## WHAT THIS TASK INVOLVES
Reproduce, word for word, every line from the first one down to the line containing "# The sheet", and nothing else.

## RAW DATA

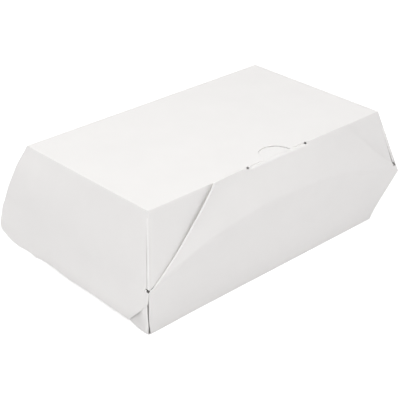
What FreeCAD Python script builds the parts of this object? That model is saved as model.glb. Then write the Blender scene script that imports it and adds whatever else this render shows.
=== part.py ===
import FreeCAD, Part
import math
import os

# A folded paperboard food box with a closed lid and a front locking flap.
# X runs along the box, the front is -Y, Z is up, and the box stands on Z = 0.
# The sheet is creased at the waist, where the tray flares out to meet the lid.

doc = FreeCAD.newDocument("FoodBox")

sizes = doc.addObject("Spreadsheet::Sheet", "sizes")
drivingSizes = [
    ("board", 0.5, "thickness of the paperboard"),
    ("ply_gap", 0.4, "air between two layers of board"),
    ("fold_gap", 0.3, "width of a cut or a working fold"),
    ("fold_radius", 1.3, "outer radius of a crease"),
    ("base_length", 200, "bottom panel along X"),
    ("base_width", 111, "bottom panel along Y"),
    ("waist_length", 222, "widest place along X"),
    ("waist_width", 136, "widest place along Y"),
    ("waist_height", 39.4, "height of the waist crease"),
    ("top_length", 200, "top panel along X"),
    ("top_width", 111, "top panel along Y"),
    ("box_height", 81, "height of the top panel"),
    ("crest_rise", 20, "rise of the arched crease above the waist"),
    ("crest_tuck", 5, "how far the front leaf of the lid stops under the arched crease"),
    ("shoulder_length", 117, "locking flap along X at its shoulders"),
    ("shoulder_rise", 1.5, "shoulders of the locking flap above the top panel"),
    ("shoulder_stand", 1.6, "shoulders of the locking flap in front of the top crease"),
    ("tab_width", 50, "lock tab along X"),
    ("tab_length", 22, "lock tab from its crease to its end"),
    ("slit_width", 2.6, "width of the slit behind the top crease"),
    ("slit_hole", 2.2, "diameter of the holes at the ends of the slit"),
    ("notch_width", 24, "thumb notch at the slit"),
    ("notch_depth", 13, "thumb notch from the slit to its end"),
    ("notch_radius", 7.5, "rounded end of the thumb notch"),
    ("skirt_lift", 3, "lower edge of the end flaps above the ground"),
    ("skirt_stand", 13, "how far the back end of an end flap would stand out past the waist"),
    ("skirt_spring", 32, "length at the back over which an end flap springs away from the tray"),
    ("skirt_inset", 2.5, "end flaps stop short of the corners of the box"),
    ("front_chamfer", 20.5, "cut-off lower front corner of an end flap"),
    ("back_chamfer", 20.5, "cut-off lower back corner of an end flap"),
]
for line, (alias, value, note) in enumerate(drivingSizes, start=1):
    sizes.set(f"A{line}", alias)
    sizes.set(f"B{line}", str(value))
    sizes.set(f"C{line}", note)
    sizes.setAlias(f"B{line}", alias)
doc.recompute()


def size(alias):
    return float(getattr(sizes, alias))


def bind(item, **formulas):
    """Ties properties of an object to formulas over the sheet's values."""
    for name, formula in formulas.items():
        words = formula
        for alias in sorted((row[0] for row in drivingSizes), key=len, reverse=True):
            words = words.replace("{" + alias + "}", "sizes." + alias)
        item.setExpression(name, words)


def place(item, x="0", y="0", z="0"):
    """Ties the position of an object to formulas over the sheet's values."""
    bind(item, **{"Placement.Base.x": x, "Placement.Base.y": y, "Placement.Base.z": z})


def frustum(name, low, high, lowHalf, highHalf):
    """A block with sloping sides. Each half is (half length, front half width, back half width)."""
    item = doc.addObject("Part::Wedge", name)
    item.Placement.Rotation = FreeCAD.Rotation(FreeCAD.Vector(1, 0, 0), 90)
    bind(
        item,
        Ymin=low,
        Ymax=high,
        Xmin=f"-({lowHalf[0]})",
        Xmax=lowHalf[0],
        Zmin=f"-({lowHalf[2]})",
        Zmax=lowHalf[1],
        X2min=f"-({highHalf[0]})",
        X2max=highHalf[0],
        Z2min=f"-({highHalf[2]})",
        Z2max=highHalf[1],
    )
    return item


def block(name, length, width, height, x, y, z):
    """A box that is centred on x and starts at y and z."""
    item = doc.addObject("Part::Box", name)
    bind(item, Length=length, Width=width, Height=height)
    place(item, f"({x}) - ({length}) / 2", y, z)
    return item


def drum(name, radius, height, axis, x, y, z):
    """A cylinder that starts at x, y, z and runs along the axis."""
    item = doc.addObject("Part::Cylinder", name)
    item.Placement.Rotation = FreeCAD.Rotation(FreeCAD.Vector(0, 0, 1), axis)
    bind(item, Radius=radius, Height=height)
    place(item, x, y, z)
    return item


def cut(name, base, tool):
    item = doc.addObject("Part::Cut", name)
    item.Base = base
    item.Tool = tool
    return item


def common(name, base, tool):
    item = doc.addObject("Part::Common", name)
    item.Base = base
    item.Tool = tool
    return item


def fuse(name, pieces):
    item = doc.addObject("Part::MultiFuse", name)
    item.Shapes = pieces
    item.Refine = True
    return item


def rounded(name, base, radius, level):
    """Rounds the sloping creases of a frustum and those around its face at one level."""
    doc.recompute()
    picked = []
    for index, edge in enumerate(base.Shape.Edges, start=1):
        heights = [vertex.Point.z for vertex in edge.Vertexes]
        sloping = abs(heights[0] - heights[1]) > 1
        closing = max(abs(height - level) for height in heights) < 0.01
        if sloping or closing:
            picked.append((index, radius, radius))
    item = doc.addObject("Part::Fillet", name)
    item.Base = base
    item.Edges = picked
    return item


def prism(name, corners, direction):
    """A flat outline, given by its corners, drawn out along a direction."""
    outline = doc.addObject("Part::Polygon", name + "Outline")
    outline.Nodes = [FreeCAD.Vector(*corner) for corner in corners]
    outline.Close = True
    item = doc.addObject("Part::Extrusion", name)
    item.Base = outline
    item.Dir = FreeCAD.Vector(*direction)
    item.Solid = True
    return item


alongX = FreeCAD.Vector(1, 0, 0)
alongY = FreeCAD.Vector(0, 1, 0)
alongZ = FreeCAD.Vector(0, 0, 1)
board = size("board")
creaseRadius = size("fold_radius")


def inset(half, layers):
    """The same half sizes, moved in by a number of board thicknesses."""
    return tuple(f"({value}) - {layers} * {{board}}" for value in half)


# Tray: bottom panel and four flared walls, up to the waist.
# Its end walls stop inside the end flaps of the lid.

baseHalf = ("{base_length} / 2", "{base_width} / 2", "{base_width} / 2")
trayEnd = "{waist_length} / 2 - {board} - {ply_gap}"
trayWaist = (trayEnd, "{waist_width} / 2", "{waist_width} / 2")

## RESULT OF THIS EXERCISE
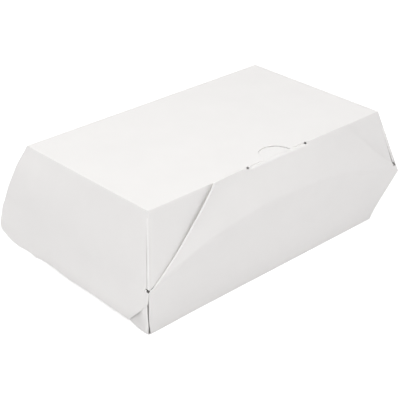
What FreeCAD Python script builds the parts of this object? That model is saved as model.glb. Then write the Blender scene script that imports it and adds whatever else this render shows.
=== part.py ===
import FreeCAD, Part
import math
import os

# A folded paperboard food box with a closed lid and a front locking flap.
# X runs along the box, the front is -Y, Z is up, and the box stands on Z = 0.
# The sheet is creased at the waist, where the tray flares out to meet the lid.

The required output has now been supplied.